Brilliantly though he draws on the various traditions of Gallic metalwork, or Greek statuary, or Egyptian hieroglyphs to diversify his artwork, nowhere visited by Asterix and Obelix ever slips his ability to render both the Roman empire and the lands beyond its frontiers as belonging to a single, coherent comic world. Simultaneously, however, it is also a portrayal of a very different period: that of the decades after the second world war. No other postwar artist offered Europeans a more universally popular portrait of themselves, perhaps, than did Uderzo. The stereotypes with which he made such affectionate play in his cartoons – the haughty Spaniard, the chocolate-loving Belgian, the stiff-upper-lipped Briton – seemed to be just what a continent left prostrate by war and nationalism were secretly craving.

Uderzo, who had lived through the Nazi occupation of France, certainly needed no reminding of what the realities of occupation might be. “All of Gaul is occupied.
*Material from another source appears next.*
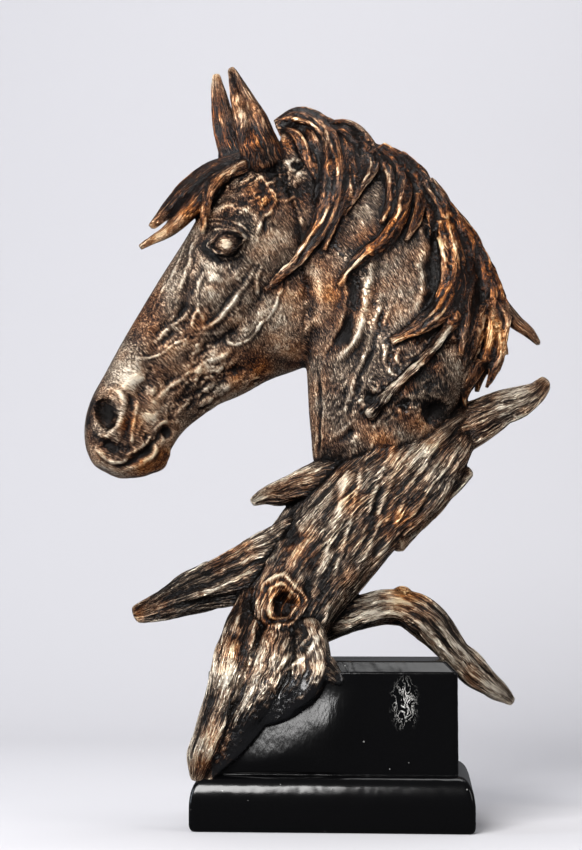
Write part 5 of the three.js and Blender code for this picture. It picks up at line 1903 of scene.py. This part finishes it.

All? Not quite!” The village of indomitable Gauls is possibly the most brilliant antidote to Vichy that French literature has to show. The wooden palisades that surround it offer readers the absolute assurance that it will always hold out, that the tide of history will never sweep over it, that at the end of every adventure there will be a feast, with lots of boar, and no singing from Cacofonix.

The joy of it all, though, has long since slipped the specific historical context that saw Uderzo first start sketching Asterix and Obelix back in the 50s. In that, perhaps, the closest parallel to the little village in Armorica is Moomin Valley, which likewise offered to a shattered Europe the vision of a magical world from which war and genocide had been banished and – in the work of Tove Jansson – fused text and illustration to enduringly popular effect.

Janssen died in 2001; now, with the death of Uderzo, another artist who achieved with cartoons a kind of exorcism, a banishing of the shades of misery and war, is gone. Today, with Europe once again stalked by death, there has never been a better time to revisit Uderzo’s great and joyous creation.